Dorothy makes me think that sometimes the problem with humans is that we're just too busy. Maybe if we all slowed down and observed nature more often, we would be in a better place, and the Earth would be in a better place too.

Of course, one must work because we need to pay for things—food, shelter, transportation, and the like. Still, in my middle age I look around at all of the useless things I've acquired over the years, and I often wonder why my younger self thought they were so necessary—except for the shoes. I still need those shoes.

Anyway, I want to try slowing down a bit. It will involve saying no sometimes and doing a little less in order to say yes to things that matter. After all, there's only so much energy out there.

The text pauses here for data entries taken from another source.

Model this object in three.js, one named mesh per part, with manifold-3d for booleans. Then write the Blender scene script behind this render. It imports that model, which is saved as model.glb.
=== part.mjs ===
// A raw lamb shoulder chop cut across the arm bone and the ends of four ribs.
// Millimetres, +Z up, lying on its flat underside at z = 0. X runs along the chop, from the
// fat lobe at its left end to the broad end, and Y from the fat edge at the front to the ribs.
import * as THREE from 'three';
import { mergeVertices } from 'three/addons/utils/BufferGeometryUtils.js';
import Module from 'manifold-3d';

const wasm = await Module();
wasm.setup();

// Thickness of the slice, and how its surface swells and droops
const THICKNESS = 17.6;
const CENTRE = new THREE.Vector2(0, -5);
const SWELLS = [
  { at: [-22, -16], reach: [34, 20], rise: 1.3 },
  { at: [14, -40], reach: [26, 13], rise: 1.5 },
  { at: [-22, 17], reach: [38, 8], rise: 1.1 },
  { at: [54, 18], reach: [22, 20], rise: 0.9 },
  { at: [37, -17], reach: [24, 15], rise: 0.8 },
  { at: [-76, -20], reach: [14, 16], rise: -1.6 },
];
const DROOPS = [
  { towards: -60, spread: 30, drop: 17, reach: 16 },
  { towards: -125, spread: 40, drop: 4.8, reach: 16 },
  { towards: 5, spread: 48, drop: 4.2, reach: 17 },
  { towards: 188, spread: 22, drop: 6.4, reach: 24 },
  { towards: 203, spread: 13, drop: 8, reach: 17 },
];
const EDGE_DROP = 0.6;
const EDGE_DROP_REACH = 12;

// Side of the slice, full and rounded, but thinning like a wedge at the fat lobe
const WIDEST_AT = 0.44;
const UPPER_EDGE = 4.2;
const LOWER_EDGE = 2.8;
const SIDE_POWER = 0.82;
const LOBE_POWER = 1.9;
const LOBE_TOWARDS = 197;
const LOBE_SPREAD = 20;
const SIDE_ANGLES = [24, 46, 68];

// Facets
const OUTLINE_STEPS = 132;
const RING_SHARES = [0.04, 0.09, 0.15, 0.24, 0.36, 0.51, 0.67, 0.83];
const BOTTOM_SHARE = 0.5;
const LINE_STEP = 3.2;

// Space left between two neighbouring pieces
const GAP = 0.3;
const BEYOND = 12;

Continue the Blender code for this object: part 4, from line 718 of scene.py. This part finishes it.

Whether we're thinking of the energy contained in our bodies or the fossil fuels we're so addicted to, we need to slow down, shift gears, and find a more observant way to proceed.

The summer season is a good time to ask yourself, if not now, then when? Do you too want to slow down? Do you aspire to a quieter, slower rhythm? Please share your thoughts and strategies for giving yourself some rest.

Then go take that well-deserved nap!